With the administrative matters out of the way, let’s get started on the operating results for the quarter. As you’ve already read in this morning’s press release, we reported wonderful results that once again exceeded our internal goals due to another quarter of exceptional performance by our management, faculty, and staff. We believe that the challenging economic environment brings excellent opportunities for our business. We believe that our prospects for attractive levels of performance are very good as we head into the fourth quarter of 2008.
Historically, we’ve experienced above average growth at our colleges during slow or recessionary economy, as if these periods motivated people to pursue additional education to learn new or upgrade existing skills in order to increase their employment prospects. We believe this is a special (inaudible) in the current employment market that places an ever increasing premium on skilled labor. These market dynamics, coupled with the strong performance in the third quarter and the robust outlook that we have for our key operating metrics, that led us to increase our internal 2008 EPS goal from the previous range of $4.65 to $4.75 to a revised range of $4.90 to $5.00. We continue to believe that we are well positioned to achieve our operating and financial goals for fiscal 2008.
I would like to now turn to a brief review of our third quarter operating results. As you read in this morning’s press release, new student enrolment increased a very impressive 19.4% to 21,807 through the three months ended September 30, 2008 compared to 18,270 during the same period in the prior year. In increase in new student enrollment was fueled by continued strong demand for our program offerings across all six schools of study.
Student interest in our programs of study in the third quarter was driven by a 7% increase in advertising expenditures in the third quarter of 2008 compared to the third quarter of 2007. The year over year increase in advertising expenditures in the third quarter was less than we originally planned, as we once again benefitted from the reduced advertising cost due to the declining demand in the general advertising market arising from the slowing economy.
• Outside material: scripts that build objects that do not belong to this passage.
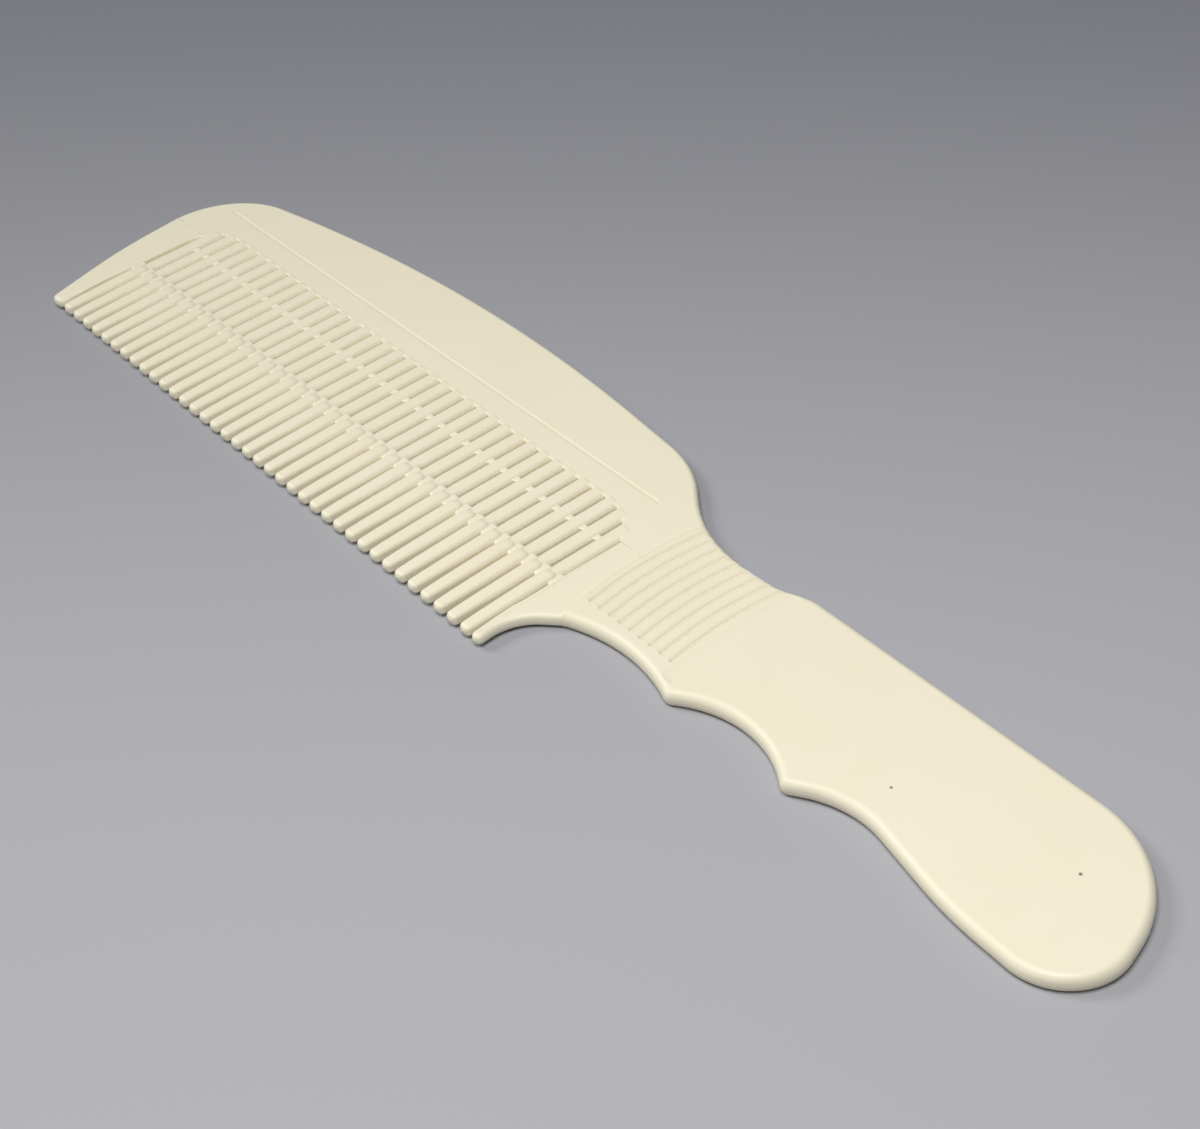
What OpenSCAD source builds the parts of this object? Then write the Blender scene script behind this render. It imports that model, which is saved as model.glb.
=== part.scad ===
// Flat-top clipper comb with a finger-grooved handle, one ivory plastic moulding.
// Drawn as the regions it is designed in: a spine plate, a guard at each end of the tooth row,
// the teeth, the two lines of bridges that tie the teeth together, a ribbed neck and the handle.
// X runs along the comb towards the handle, Y from the tooth tips to the back, Z up.
// Both faces are alike, so everything is built about the mid plane of the handle.

/* [Tooth row] */
// Number of free teeth between the two guards
teeth = 37; // [20:1:48]
// Distance from one tooth to the next
tooth_pitch = 3.4; // [2.6:0.1:5]
// Width of the gap between two teeth
gap_w = 0.6; // [0.4:0.1:1.4]
// Length of a tooth from its tip to the spine plate
tooth_len = 34.2; // [27:0.5:42]
// Thickness of a tooth between the cross web and the spine plate
tooth_t = 2.6; // [2:0.1:3.4]
// Thickness of a tooth where its outer finger meets the cross web
finger_t = 3; // [2.2:0.1:3.6]
// Thickness of a tooth just behind its rounded tip
tip_t = 1.9; // [1:0.1:2]
// Width of a tooth just behind its rounded tip
tip_w = 2.2; // [1.2:0.1:2.4]
// Flat broken off each long edge of a tooth
tooth_edge = 0.5; // [0.2:0.05:0.7]

/* [Bridges between the teeth] */
// Distance from the tooth tips to the near side of the cross web
web_from_tip = 15.1; // [8:0.1:18]
// Width of the cross web along the teeth
web_w = 3; // [1:0.1:3]
// Thickness of the cross web
web_t = 2.6; // [1.5:0.1:2.6]
// Distance from the spine plate to the far side of the root ties
tie_from_root = 6.2; // [4:0.1:8]
// Width of a root tie along the teeth
tie_w = 0.9; // [0.5:0.1:1.5]
// Thickness of a root tie
tie_t = 1.8; // [1:0.1:2.4]

/* [Spine plate and guards] */
// Thickness of the spine plate and both guards
plate_t = 2.4; // [1.8:0.1:3]
// Rounding of the outer edge of the spine plate
plate_edge = 1; // [0.4:0.1:1.1]
// Height of the back above the tooth roots, to the corner that the crown rounds off
crown_rise = 22.3; // [16:0.1:26]
// Radius of the crown
crown_r = 320; // [200:5:340]
// Radius of the nose corner
nose_r = 16; // [12:0.5:17]
// How far the nose stands out past the first gap
nose_out = 10.9; // [9:0.1:13]
// Corner radius of the tooth field beside the nose guard
field_nose_r = 7; // [5:0.5:9]
// Corner radius of the tooth field beside the heel guard
field_heel_r = 11; // [9:0.5:12]
// Distance of the scribed line on the spine plate from the tooth roots
scribe_from_root = 4.9; // [3:0.1:7]
// Radius of the cutter that leaves the scribed line
scribe_r = 0.8; // [0.4:0.1:1.5]
// Depth of the scribed line
scribe_depth = 0.15; // [0.1:0.05:0.3]

/* [Neck] */
// Distance from the last gap to the front of the neck
neck_from_gap = 5.2; // [4.5:0.1:7]
// Length of the neck
neck_len = 24.5; // [22:0.5:32]
// Radius of the bow in the front of the neck and in its grooves
bow_r = 67; // [50:1:120]
// Number of grooves across each face of the neck
grooves = 9; // [4:1:9]
// Distance from one groove to the next
groove_pitch = 2.3; // [1.6:0.1:2.4]
// Width of a groove at the surface
groove_w = 1.1; // [0.6:0.1:1.3]
// Depth of a groove
groove_depth = 0.5; // [0.2:0.05:0.6]
// Distance from the front of the neck to the first groove
groove_first = 1.7; // [1.2:0.1:3]
// Distance from the line of the finger cusps to the ends of the grooves
groove_inset = 6.2; // [5:0.1:9]

/* [Handle] */
// Length of the handle from the neck to its end
handle_len = 76; // [64:0.5:100]
// Thickness of the neck and the handle
grip_t = 3; // [2.6:0.1:4]
// Rounding of the edges of the neck and the handle
grip_edge = 1.3; // [0.6:0.1:1.3]
// Width of the handle from its back to the finger cusps
handle_w = 29; // [25:0.5:36]
// Distance from one finger cusp to the next
finger_pitch = 24; // [21:0.5:28]
// Radius of the finger hollow next to the neck
finger_r = 19; // [16:0.5:21]
// Rounding of the finger cusps
cusp_r = 1.5; // [1.4:0.1:2.5]
// Height of the handle's back above the tooth roots
handle_rise = 5.7; // [3:0.1:8]

/* [Hidden] */
$fn = 48;

// Level of the mid plane, so that the thickest part stands on z = 0
mid_z = max(grip_t, finger_t) / 2;

// Places along X. Gap number k has its middle at k * tooth_pitch, and gap 0 is beside the nose.
tooth_w = tooth_pitch - gap_w;
last_gap_x = teeth * tooth_pitch;
neck_x = last_gap_x + neck_from_gap;
handle_x = neck_x + neck_len;
end_x = handle_x + handle_len;

// Places along Y
root_y = tooth_len;
back_y = root_y + handle_rise;
cusp_y = back_y - handle_w;
scribe_y = root_y + scribe_from_root;
bow_y = root_y - 6.3;

// Where the heel guard's back edge turns towards the neck, rounded as far as its height allows
fork_y = cusp_y * 0.635;
fork_r = min(8.6, 1.85 * (fork_y - grip_edge));

// Where the guards stop and the spine plate starts
nose_top_y = root_y - 3.7;
heel_top_y = root_y - 5.3;

// Rounding of the tips of both guards
guard_tip_r = 1.2;

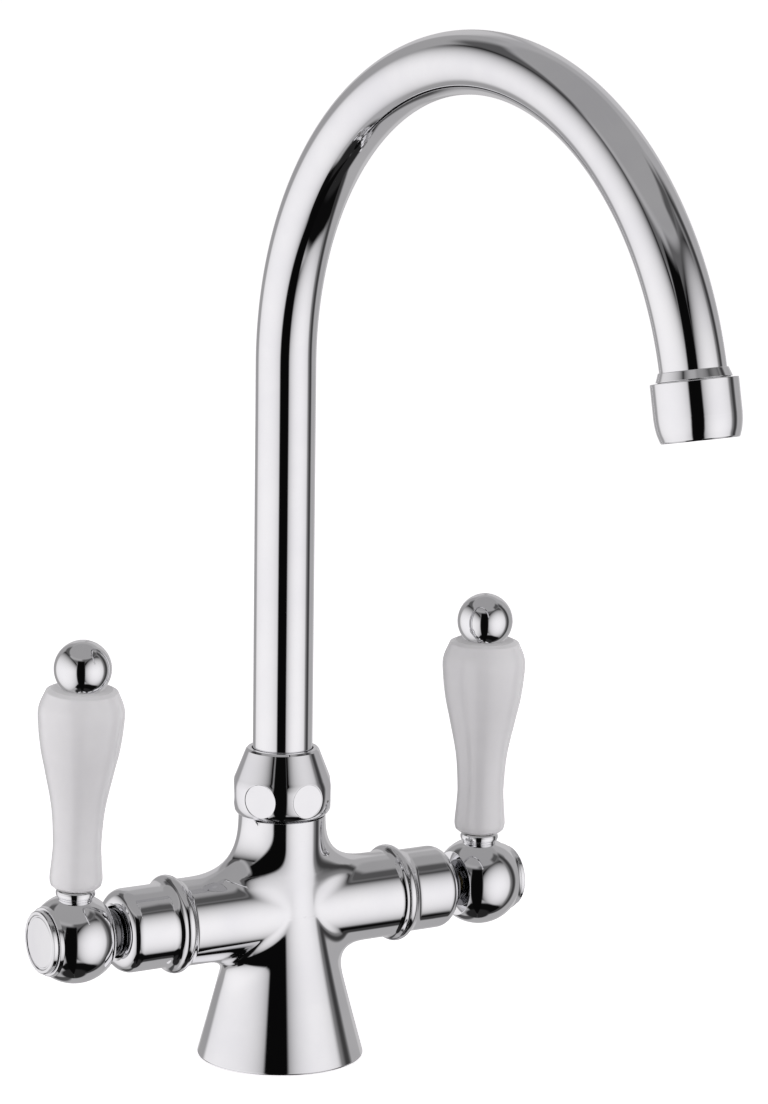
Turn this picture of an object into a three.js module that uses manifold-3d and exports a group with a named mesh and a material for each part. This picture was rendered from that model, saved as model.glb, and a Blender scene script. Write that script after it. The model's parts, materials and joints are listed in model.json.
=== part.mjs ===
// A deck-mounted kitchen faucet with two lever handles and a swan-neck spout that swivels.
// Millimetres. +Z is up, +X runs along the right-hand arm and the spout leans out towards -Y.
// The origin is the middle of the base, on the worktop.
import * as THREE from 'three';
import { mergeVertices } from 'three/addons/utils/BufferGeometryUtils.js';
import Module from 'manifold-3d';

const wasm = await Module();
wasm.setup();

// Driving dimensions of the cast body.
const armHeight = 55.6;          // height of the two arms' common axis
const castRadius = 16.2;         // neck and arms share one outer radius
const baseRadius = 30.9;         // outer radius where the foot meets the worktop
const footBend = 2.8;            // softness of the bend between column and foot
const baseLift = 0.4;            // the gasket holds the metal rim this far off the worktop
const neckTop = 91.5;            // shoulder under the spout nut
const spigotRadius = 13.6;       // threaded part that the spout nut screws onto
const spigotTop = 102;
const socketRadius = 10.5;       // bore that the spout turns in
const socketFloor = 66;
const upperFillet = 18;          // rounding between neck and arms
const lowerFillet = 8;           // rounding between arms and foot
const armEnd = 46.4;             // outer face of each arm, from the centre
const beadRadius = 18.1;         // thin bead that ends each arm
const beadWidth = 4.4;
const valveBoreRadius = 11.5;
const valveBoreFloor = 20;
const valvePocketRadius = 5.5;
const valvePocketFloor = 15;

// The hollow foot and its gasket.
const recessRadius = 27.5;
const recessTop = 3.1;
const hollowTop = 31;
const hollowRadiusLow = 24;
const hollowRadiusHigh = 17.2;
const gasketRadius = 27.2;
const gasketThickness = 2.8;
const tailWayRadius = 19.5;      // outer edge of the two ways for the supply tails
const tailWayInner = 6;          // half width of the bar between them
const studOffset = -12;          // the fixing stud sits in front of the tails
const studRadius = 4.2;
const inletX = 10.5;             // supply tails screw in here
const inletY = 2;
const inletRadius = 4.6;
const passageRadius = 2.8;

// Spout: one tube, straight and then bent to a single radius.
const tubeRadius = 11;
const tubeBore = 9.8;
const tubeFoot = 104.6;
const bendStart = 259.4;         // height where the bend begins
const bendRadius = 117.1;
const bendAngle = THREE.MathUtils.degToRad(168.4);
const spoutSwing = THREE.MathUtils.degToRad(4.2);   // parked a little towards the right

// Spout nut and the pieces inside it.
const nutFoot = 91.9;
const nutTop = 116.8;
const nutLip = 106.2;
const nutBore = 13.9;
const nutLipBore = 11.35;
const nutRounding = 24;
const flatCount = 6;
const flatDepth = 17.5;          // distance of each flat from the axis
const flatTurn = THREE.MathUtils.degToRad(2);

// Valves along each arm, measured from the centre of the body.
const fixedDiscFoot = 22.8;
const movingDiscFoot = 26.1;
const discRadius = 7;
const discThickness = 3;
const discOpening = THREE.MathUtils.degToRad(38);   // half the angle of each port in a disc
const stemRadius = 3.9;
const stemSealPlace = 53.3;
const housingEnd = 73.3;
const clipFoot = 73.65;
const clipThickness = 0.8;
const clipOpening = THREE.MathUtils.degToRad(150);  // half the angle that the clip covers

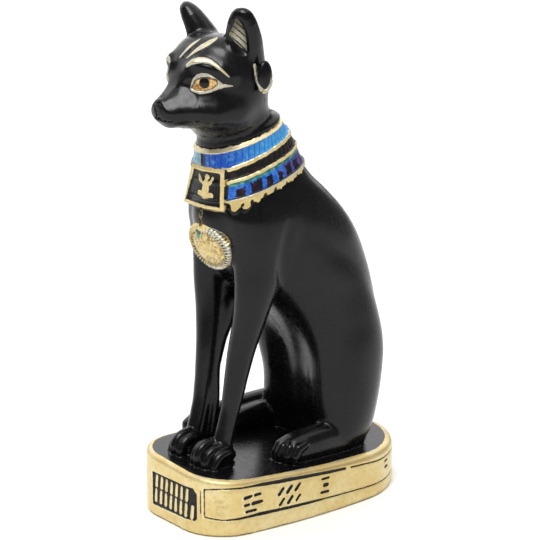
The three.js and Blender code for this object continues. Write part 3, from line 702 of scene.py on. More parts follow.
def cat(p, fine=True):
    q = p.copy()
    q[:, 0] = np.abs(q[:, 0])
    d = trunk(p)
    m = (p[:, 2] > 88) & (p[:, 2] < 124) & (np.abs(d) < 3)
    if m.any():
        d[m] = collar(p[m], d[m], fine)
    d = smin(d, where_near(p, (-11.5, -29, 91), (10, -17, 106), lambda s: plate(s, fine)), 0.35)
    d = smin(d, where_near(p, (-11, -30, 72), (11, -17, 91), lambda s: pendant(s, fine)), 0.3)
    if fine:
        d = smin(d, where_near(p, (-2, -30, 87), (2, -26, 93), lambda s: chain(s, [(*b[:3], b[3]) for b in BEADS])), 0.15)
    # the far thigh swells further forward
    q2 = q.copy()
    shift = swell(39 - p[:, 2], 9) * swell(p[:, 2] - 69, 9)
    q2[:, 1] += np.where(p[:, 0] < 0, 2.7 * shift * np.clip((14 - p[:, 1]) / 10, 0, 1), 0) * np.clip(-p[:, 0] / 4, 0, 1)
    d = smin(d, where_near(q2, (2, -14, 12), (22, 34, 92), lambda s: upright(S_HAUNCH, s)), 4.0)
    d = smin(d, where_near(q, (2, -32, 14), (18, 2, 99), lambda s: upright(S_FORELEG, s)), 2.4)
    d = smax(d, -where_near(q, (13, -12, 67), (20, -8, 88), lambda s: chain(s, CREASE)), 1.4)
    d = smin(d, where_near(p, (-12, -26, 22), (-2, -10, 66), lambda s: chain(s, WEB)), 1.2)
    d = smin(d, where_near(q, (1, -37, 14), (13, -19, 27), lambda s: lying(S_FOREPAW, s, 2.3)), 1.4)
    d = smin(d, where_near(q, (8, -12, 12), (20, 24, 26), lambda s: lying(S_HINDFOOT, s, 2.3)), 1.2)
    m = (q[:, 0] < 14) & (q[:, 1] < -20) & (p[:, 2] < 29) & (p[:, 2] > 13) & (d < 8)
    if m.any():
        d[m] = toes(q[m], d[m], 0.3 if fine else 1.2)
    if fine:
        m = (q[:, 0] > 8) & (q[:, 1] < 0) & (q[:, 1] > -15) & (p[:, 2] < 26) & (p[:, 2] > 13) & (d < 5)
        if m.any():
            d[m] = hind_toes(q[m], d[m])
    d = smin(d, where_near(p, (-24, -25, 14), (2, 40, 28), lambda s: chain(s, P_TAIL)), 0.8)
    h = where_near(q, (-1, -46, 114), (16, -5, 144), face, 10.0)
    if fine:
        m = (np.abs(h) < 2) & (p[:, 1] < -22) & (p[:, 2] > 124)
        if m.any():
            h[m] -= face_relief(p[m])
    h = smin(h, where_near(q, (2, -30, 132), (19, -10, 151), ear), 1.6)
    h = smin(h, where_near(q, (13, -21, 125), (18, -13, 137), lobe), 0.15)
    rise = np.clip((p[:, 2] - 118.9 - 0.327 * p[:, 1]) / 4, 0, 1)
    k = 1.0 + (5.0 + 1.0 * np.clip((p[:, 1] + 30) / 14, 0, 1)) * rise
    return smin(d, h, k)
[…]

We believe that advertising expenditures in the final quarter of 2008 will be below our originally planned year over year increase in the quarter of between 10% and 15%, as we intend to continue taking advantage of lower advertising rates.
Our advertising plan allocates sufficient amounts of marketing expenditures to support the opening of new colleges and the introduction of new programs of study throughout the remainder of ’08 and into 2009. The rate at which student increase converted to new students increased in the third quarter of 2008 compared to the same prior year period. We attribute some of this to the improved productivity of the student recruiters who were hired in early 2008. As many of you are aware, the lead conversion rates of student recruiters correlate with their tenure in the position. As a result, more experienced recruiters typically convert student increase at a higher rate than less experienced representatives. We believe that we enter the fourth quarter with a sufficient number of trained and experienced student recruiters to service an increasing number of perspective students who are expressing interest in our programs of study.
At this point, we will turn our attention to student persistence. We are very pleased to report in this morning’s press release that our student persistence rate in the third quarter of 2008 increased 10 basis points to 72.5% compared to 72.4% in the third quarter of ‘07. That increase in student persistence was due to improved student retention in the third quarter compared to the same prior year period. That increase in student retention was offset by a solid increase in the number of graduates in the third quarter of ’08 compared to the third quarter of ’07. The increase in graduates was primarily due to improved student retention that we experienced and reported to you during 2007. As we look forward to the fourth quarter of ’08, we believe that student persistence will be approximately the same as the fourth quarter of ’07 after excluding the large increase in the number of graduates that we expect in the fourth quarter of ’08.